Reproduce the material that follows, please, but only from its first line to the line containing "return bend +", inclusive.

___ Given information

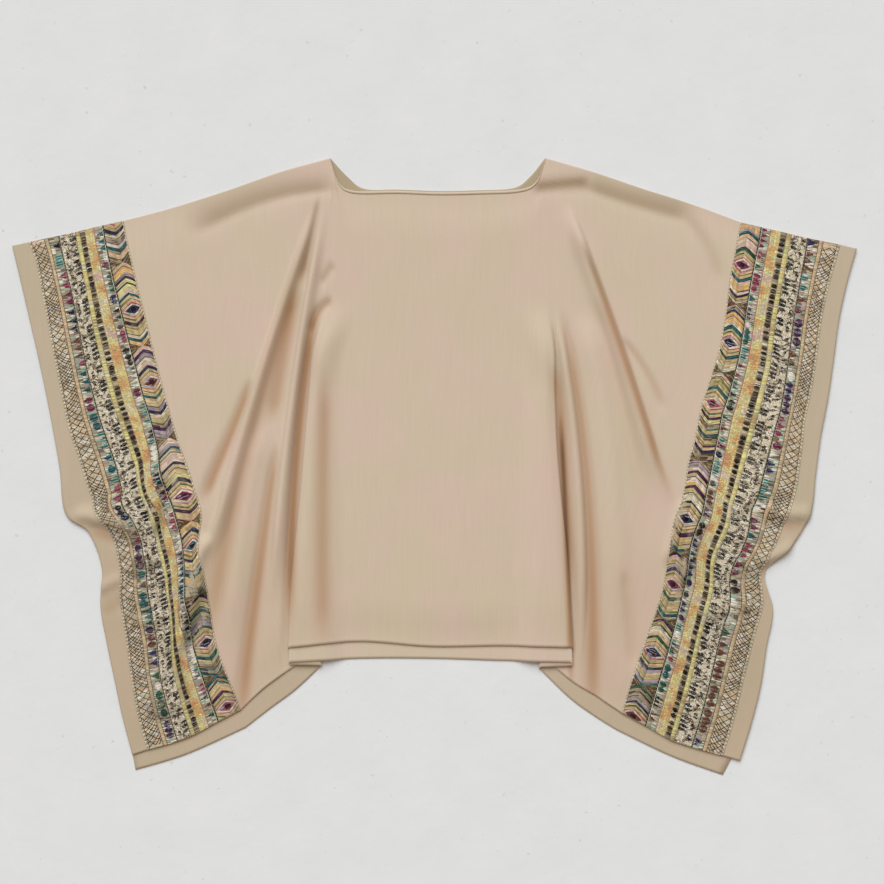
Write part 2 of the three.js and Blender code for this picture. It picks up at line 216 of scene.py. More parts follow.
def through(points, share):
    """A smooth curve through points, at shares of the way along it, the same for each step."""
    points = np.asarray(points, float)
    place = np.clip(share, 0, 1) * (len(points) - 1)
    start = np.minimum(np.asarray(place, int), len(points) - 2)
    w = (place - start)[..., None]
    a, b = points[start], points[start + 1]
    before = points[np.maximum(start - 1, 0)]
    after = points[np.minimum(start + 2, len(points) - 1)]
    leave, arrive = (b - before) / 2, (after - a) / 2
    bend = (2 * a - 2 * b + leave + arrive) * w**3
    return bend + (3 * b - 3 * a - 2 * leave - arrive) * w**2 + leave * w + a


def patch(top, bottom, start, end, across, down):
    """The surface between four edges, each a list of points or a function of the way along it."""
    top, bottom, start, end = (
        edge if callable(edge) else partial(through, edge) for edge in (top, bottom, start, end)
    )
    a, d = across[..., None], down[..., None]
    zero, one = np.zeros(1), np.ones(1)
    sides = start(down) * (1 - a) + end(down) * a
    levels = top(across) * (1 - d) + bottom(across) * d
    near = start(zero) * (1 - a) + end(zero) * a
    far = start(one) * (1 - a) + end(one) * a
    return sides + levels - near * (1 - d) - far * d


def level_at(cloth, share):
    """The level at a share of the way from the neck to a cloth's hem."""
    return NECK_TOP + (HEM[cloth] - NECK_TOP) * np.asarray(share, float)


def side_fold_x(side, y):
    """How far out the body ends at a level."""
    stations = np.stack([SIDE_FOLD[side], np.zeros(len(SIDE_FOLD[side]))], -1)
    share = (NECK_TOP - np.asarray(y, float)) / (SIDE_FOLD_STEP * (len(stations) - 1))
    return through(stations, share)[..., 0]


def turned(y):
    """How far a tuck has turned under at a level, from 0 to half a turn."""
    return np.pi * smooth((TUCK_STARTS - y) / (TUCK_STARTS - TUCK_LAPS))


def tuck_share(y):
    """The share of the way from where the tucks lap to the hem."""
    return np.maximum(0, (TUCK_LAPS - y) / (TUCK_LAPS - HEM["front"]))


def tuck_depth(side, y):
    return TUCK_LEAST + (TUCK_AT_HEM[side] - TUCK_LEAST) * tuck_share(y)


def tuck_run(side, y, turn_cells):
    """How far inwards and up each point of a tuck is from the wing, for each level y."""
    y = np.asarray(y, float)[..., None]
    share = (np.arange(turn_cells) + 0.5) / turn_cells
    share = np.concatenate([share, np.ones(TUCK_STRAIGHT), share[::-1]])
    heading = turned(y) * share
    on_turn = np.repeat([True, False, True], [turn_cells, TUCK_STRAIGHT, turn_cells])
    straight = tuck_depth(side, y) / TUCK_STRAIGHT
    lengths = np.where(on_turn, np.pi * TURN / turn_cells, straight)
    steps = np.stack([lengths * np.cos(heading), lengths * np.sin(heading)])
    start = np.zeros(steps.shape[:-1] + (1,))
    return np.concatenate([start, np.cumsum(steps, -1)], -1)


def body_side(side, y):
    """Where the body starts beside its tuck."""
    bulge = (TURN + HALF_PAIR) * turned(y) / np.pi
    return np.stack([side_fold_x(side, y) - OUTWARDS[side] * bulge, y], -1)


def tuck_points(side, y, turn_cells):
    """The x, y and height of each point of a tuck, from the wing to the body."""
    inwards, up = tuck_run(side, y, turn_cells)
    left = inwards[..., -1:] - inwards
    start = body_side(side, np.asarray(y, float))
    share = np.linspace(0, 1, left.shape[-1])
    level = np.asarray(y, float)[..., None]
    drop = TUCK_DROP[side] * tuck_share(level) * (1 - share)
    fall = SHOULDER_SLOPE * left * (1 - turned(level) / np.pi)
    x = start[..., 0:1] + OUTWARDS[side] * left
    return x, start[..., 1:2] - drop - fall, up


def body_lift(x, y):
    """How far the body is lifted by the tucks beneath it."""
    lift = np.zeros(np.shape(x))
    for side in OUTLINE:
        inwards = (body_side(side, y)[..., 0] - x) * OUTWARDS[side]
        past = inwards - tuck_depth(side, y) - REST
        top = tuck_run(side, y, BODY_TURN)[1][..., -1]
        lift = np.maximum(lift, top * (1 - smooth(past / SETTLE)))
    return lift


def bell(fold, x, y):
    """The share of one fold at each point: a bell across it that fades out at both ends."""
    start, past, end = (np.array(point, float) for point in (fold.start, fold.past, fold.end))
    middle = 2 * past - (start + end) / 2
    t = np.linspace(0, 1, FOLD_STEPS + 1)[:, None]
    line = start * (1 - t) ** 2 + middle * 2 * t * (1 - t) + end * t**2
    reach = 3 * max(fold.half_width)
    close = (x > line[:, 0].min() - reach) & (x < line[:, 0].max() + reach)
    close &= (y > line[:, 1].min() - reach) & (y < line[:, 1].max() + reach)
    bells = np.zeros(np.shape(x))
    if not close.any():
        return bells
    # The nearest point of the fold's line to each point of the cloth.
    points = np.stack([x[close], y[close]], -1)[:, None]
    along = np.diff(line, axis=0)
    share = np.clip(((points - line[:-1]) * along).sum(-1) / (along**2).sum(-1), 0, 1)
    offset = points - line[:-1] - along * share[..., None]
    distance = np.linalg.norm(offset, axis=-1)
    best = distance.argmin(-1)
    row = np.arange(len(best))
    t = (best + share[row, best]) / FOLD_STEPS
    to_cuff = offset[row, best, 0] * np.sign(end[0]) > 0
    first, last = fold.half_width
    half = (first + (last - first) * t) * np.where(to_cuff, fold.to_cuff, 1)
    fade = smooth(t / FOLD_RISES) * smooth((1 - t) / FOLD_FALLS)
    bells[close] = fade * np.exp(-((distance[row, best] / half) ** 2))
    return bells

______

◆ **Full answer**
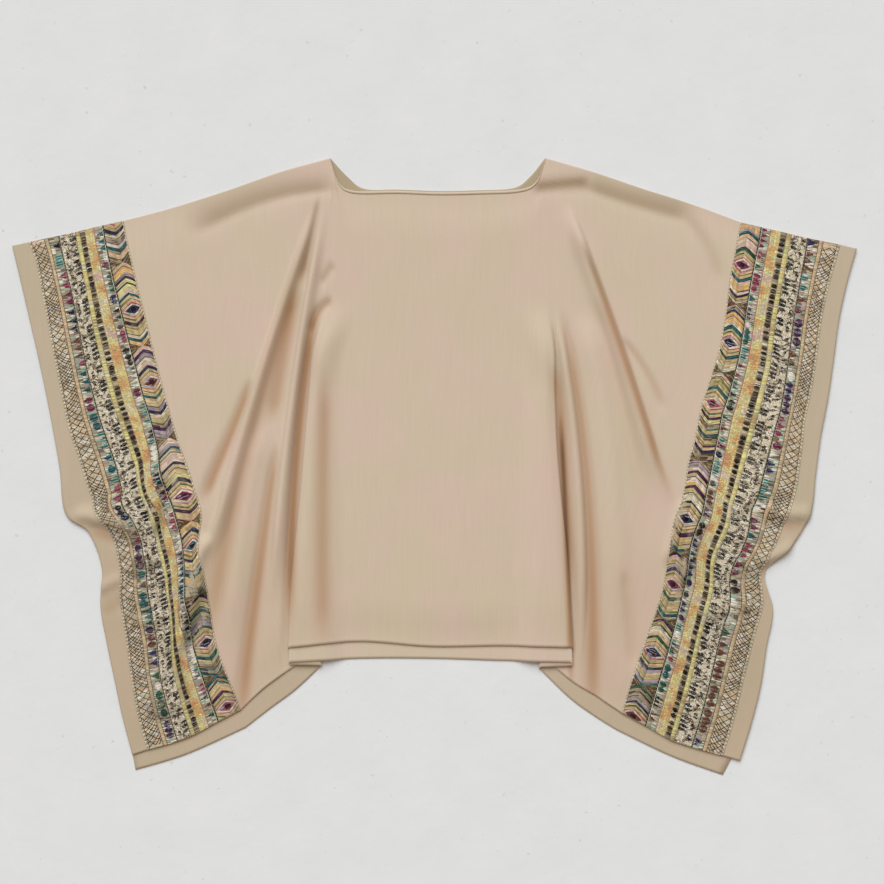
Write part 2 of the three.js and Blender code for this picture. It picks up at line 216 of scene.py. More parts follow.
def through(points, share):
    """A smooth curve through points, at shares of the way along it, the same for each step."""
    points = np.asarray(points, float)
    place = np.clip(share, 0, 1) * (len(points) - 1)
    start = np.minimum(np.asarray(place, int), len(points) - 2)
    w = (place - start)[..., None]
    a, b = points[start], points[start + 1]
    before = points[np.maximum(start - 1, 0)]
    after = points[np.minimum(start + 2, len(points) - 1)]
    leave, arrive = (b - before) / 2, (after - a) / 2
    bend = (2 * a - 2 * b + leave + arrive) * w**3
    return bend + (3 * b - 3 * a - 2 * leave - arrive) * w**2 + leave * w + a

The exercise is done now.